July 29, 2013

Hearing Aids and 3-D Printers

Parker,-Molly-NEWBy Dr. Molly Parker
Parker Audiology, PC

Creating new hearing aids has become very high tech!!

With the invention of 3-Dimensional Printers, the hand-made aspect of hearing aids has gone by the wayside. While some people may feel saddened that the artisan aspect of making hearing aids is no more, I want to comment on how 3-Dimensional printers have truly revolutionized the way hearing aids and earmolds are made. Hearing aids are still as customized as before, but they are now faster, safer, better made, and more convenient for everyone.

In the past, we used to obtain earmold impressions and mail them in. Sometimes they melted a little bit in the hot mailbox in the summertime. The manufacturer would create a negative cast and create the proper plastic shell formed to your ear. Once this plastic cast was made, the material was poured out to create the hollow shell on the inside. If the timing was too fast, the shell was too thin and it would crack. If the shell was too thick, there was not enough room for the battery, microphone, etc. The circuit and shell were glued together, everything was filed, polished (which often took hours) and sent back to me. The entire process was hand-made and usually took about two weeks to get back to me. Many chemicals, fine dust, and good eyes and hands were involved, as well as grinding stones, potential injury to fingers, etc. This process was still used as recently as 10 years ago.

Today, we are able to obtain silicone earmold impressions, which have a more durable life in the hot mailbox. These
are scanned digitally with thousands of reference points in a 3-dimensional picture. The earmold is “created” from the ear canal by a technician working with a special computer program. They can see your specific ear canal with your specific hearing aid’s fit inside the 3-dimensional picture. In this picture, they can move the battery door, microphone, receiver, etc. to make sure it is in the best place for you to hear. The hearing aid is actually built layer by layer in a 3-dimensional printer. If you look at the printer, it appears like an aquarium with sand on the bottom. The entire process usually takes about three to four days.

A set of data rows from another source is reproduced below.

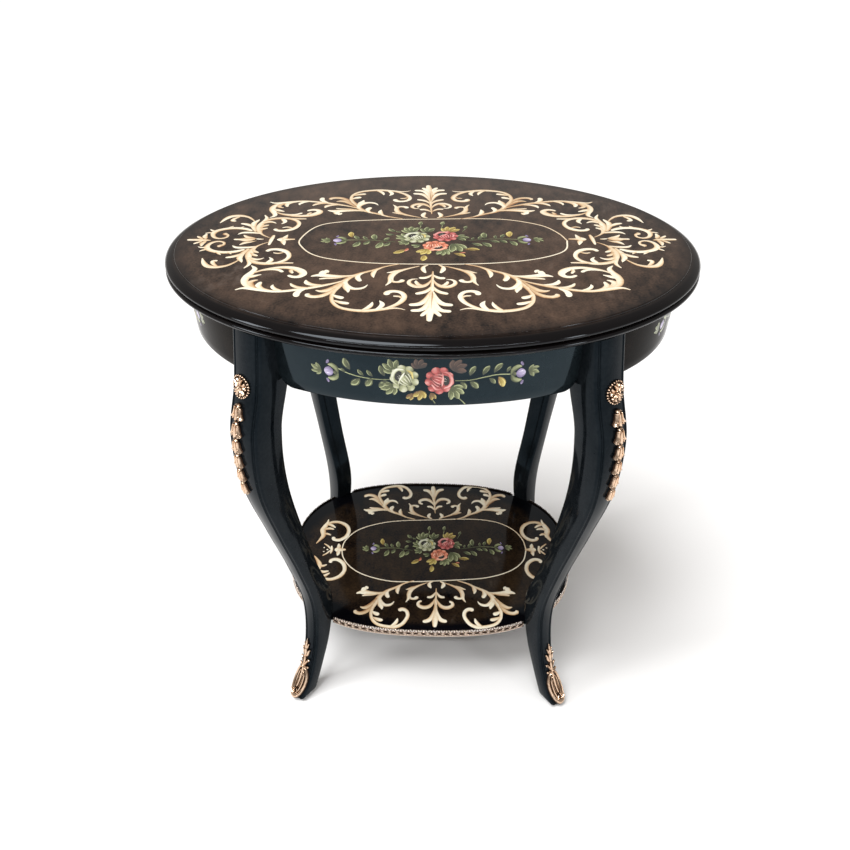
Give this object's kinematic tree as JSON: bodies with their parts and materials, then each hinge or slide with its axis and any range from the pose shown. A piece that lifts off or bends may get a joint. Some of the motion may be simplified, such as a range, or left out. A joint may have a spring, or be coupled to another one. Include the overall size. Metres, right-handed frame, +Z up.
{
  "type": "oval two-tier side table",
  "caption": "Oval side table in black lacquer with painted scrolls and roses, curved legs, a lower shelf and gilt bronze mounts.",
  "frame": {"origin": "on the floor under the middle of the table", "axes": "+X along the long axis of the oval top, +Z up, the front of the table faces -Y"},
  "size_m": [0.66, 0.51, 0.65],
  "materials": {
    "top_lacquer": "black-brown high-gloss lacquer with painted scrolls and roses",
    "shelf_lacquer": "black-brown high-gloss lacquer with painted scrolls and roses",
    "apron_lacquer": "black high-gloss lacquer with painted garlands",
    "leg_lacquer": "black high-gloss lacquer",
    "mount_bronze": "gilt bronze with dark patina in the recesses",
    "trim_bronze": "gilt bronze with dark patina in the recesses",
    "fixing_steel": "zinc plated",
    "glide_steel": "plain nickel plate",
    "bare_wood": "unfinished softwood"
  },
  "bodies": {
    "root": {"apron_back": "apron_lacquer", "apron_front": "apron_lacquer", "apron_left": "apron_lacquer", "apron_right": "apron_lacquer", "corner_block_back_left": "bare_wood", "corner_block_back_right": "bare_wood", "corner_block_front_left": "bare_wood", "corner_block_front_right": "bare_wood", "corner_bolt_back_left": "fixing_steel", "corner_bolt_back_right": "fixing_steel", "corner_bolt_front_left": "fixing_steel", "corner_bolt_front_right": "fixing_steel", "glide_back_left": "glide_steel", "glide_back_right": "glide_steel", "glide_front_left": "glide_steel", "glide_front_right": "glide_steel", "husk_chain_back_left": "mount_bronze", "husk_chain_back_right": "mount_bronze", "husk_chain_front_left": "mount_bronze", "husk_chain_front_right": "mount_bronze", "leg_back_left": "leg_lacquer", "leg_back_right": "leg_lacquer", "leg_front_left": "leg_lacquer", "leg_front_right": "leg_lacquer", "rosette_back_left": "mount_bronze", "rosette_back_right": "mount_bronze", "rosette_front_left": "mount_bronze", "rosette_front_right": "mount_bronze", "sabot_back_left": "mount_bronze", "sabot_back_right": "mount_bronze", "sabot_front_left": "mount_bronze", "sabot_front_right": "mount_bronze", "shelf_board": "shelf_lacquer", "shelf_dowel_back_left": "bare_wood", "shelf_dowel_back_right": "bare_wood", "shelf_dowel_front_left": "bare_wood", "shelf_dowel_front_right": "bare_wood", "shelf_trim_back": "trim_bronze", "shelf_trim_front": "trim_bronze", "shelf_trim_left": "trim_bronze", "shelf_trim_right": "trim_bronze", "top_board": "top_lacquer", "top_screw_back_left": "fixing_steel", "top_screw_back_right": "fixing_steel", "top_screw_front_left": "fixing_steel", "top_screw_front_right": "fixing_steel"}
  },
  "joints": []
}
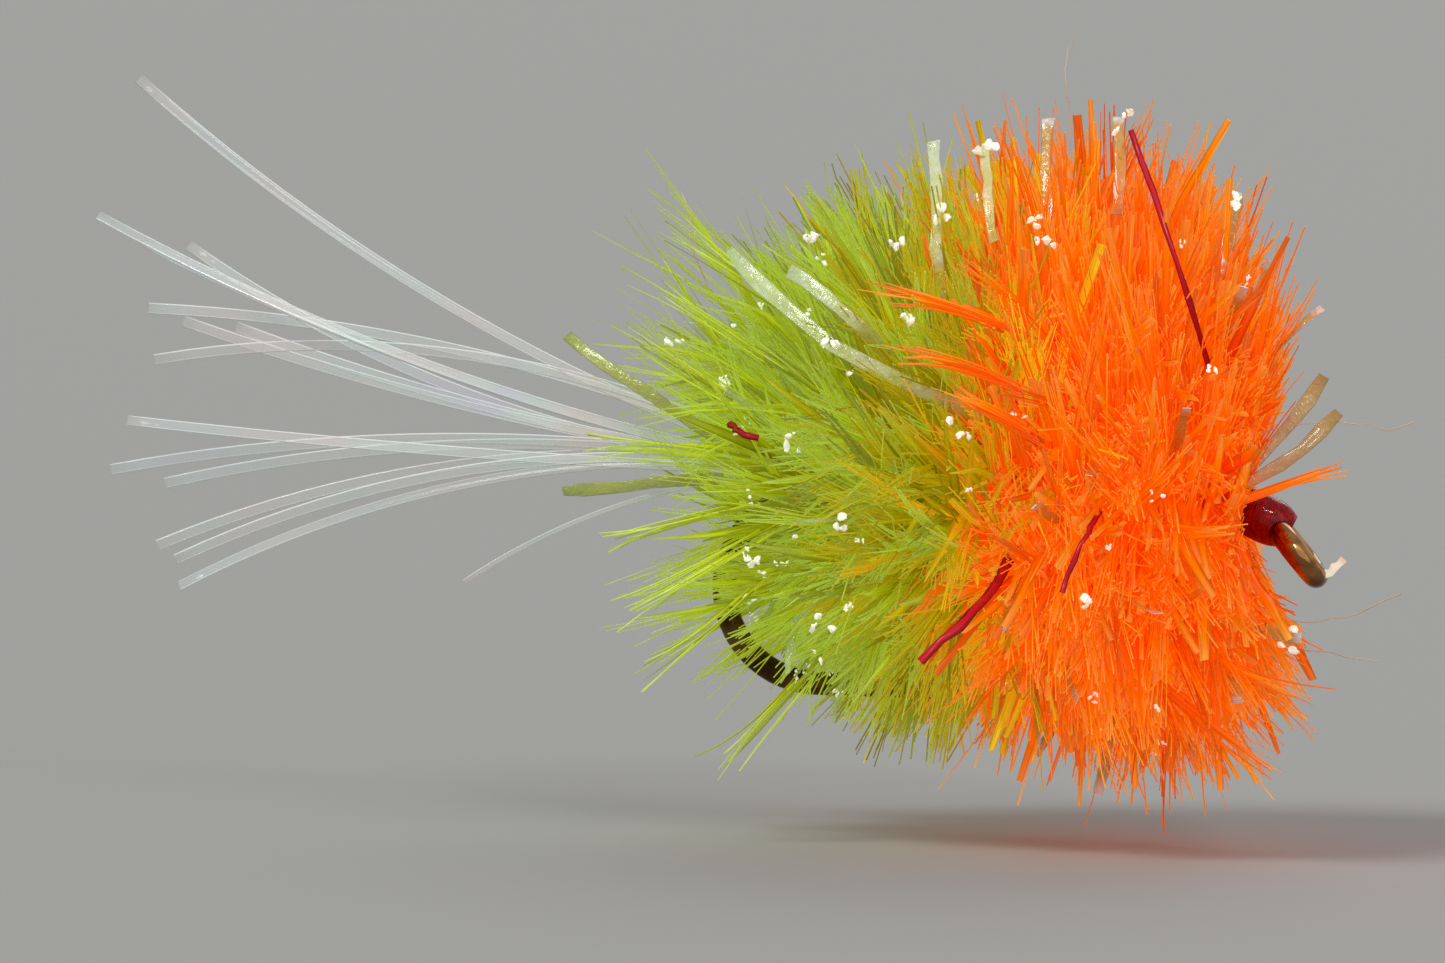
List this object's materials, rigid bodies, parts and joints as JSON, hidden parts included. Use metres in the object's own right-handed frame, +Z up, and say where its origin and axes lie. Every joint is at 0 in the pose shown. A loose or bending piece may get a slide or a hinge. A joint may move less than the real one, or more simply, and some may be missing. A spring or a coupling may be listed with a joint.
{
  "type": "stillwater attractor fly",
  "caption": "Artificial fishing fly on a down-eye hook: a fan of pearl film tail strands, a lime green and a hot orange section of long wound pile, and a varnished thread head.",
  "frame": {"origin": "centre of the hook's ring eye", "axes": "+X forward along the shank, the way the line pulls; +Z up, away from the gape; +Y to the fly's left"},
  "size_m": [0.0326, 0.0166, 0.0175],
  "materials": {
    "hook_steel": "dark bronze plated, glossy",
    "thread": "waxed tying thread",
    "varnish": "clear gloss varnish",
    "green_pile": "long synthetic pile, matt with pearl flecks",
    "orange_pile": "long synthetic pile, matt with pearl flecks",
    "pearl_film": "pearl film, glossy"
  },
  "bodies": {
    "body": {"hook": "hook_steel", "thread_base": "thread", "green_core": "green_pile", "green_pile_1": "green_pile", "green_pile_2": "green_pile", "green_pile_3": "green_pile", "green_pile_4": "green_pile", "green_pile_5": "green_pile", "orange_core": "orange_pile", "orange_pile_1": "orange_pile", "orange_pile_2": "orange_pile", "orange_pile_3": "orange_pile", "orange_pile_4": "orange_pile", "orange_pile_5": "orange_pile", "orange_pile_6": "orange_pile", "thread_head": "thread", "head_varnish": "varnish"},
    "tail": {"tail_strand_01": "pearl_film", "tail_strand_02": "pearl_film", "tail_strand_03": "pearl_film", "tail_strand_04": "pearl_film", "tail_strand_05": "pearl_film", "tail_strand_06": "pearl_film", "tail_strand_07": "pearl_film", "tail_strand_08": "pearl_film", "tail_strand_09": "pearl_film", "tail_strand_10": "pearl_film", "tail_strand_11": "pearl_film", "tail_strand_12": "pearl_film"}
  },
  "joints": [
    {"name": "tail_flex", "type": "hinge", "parent": "body", "child": "tail", "pos_m": [-0.01279, 0, 0.00172], "axis": [0, 1, 0], "range_deg": [-12, 15], "stiffness_Nm_per_rad": 0.00001}
  ]
}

This benefits our patients, because if you needed something changed, we can call and discuss the physical fit with a specialist at the factory and explain (so we can both see the picture) how a particular area needs to be changed. If a patient loses their earmold or hearing aid, a simple phone call prompts the company to remake the shell without making the patient come in for a new impression. This saves time, money and effort for everyone.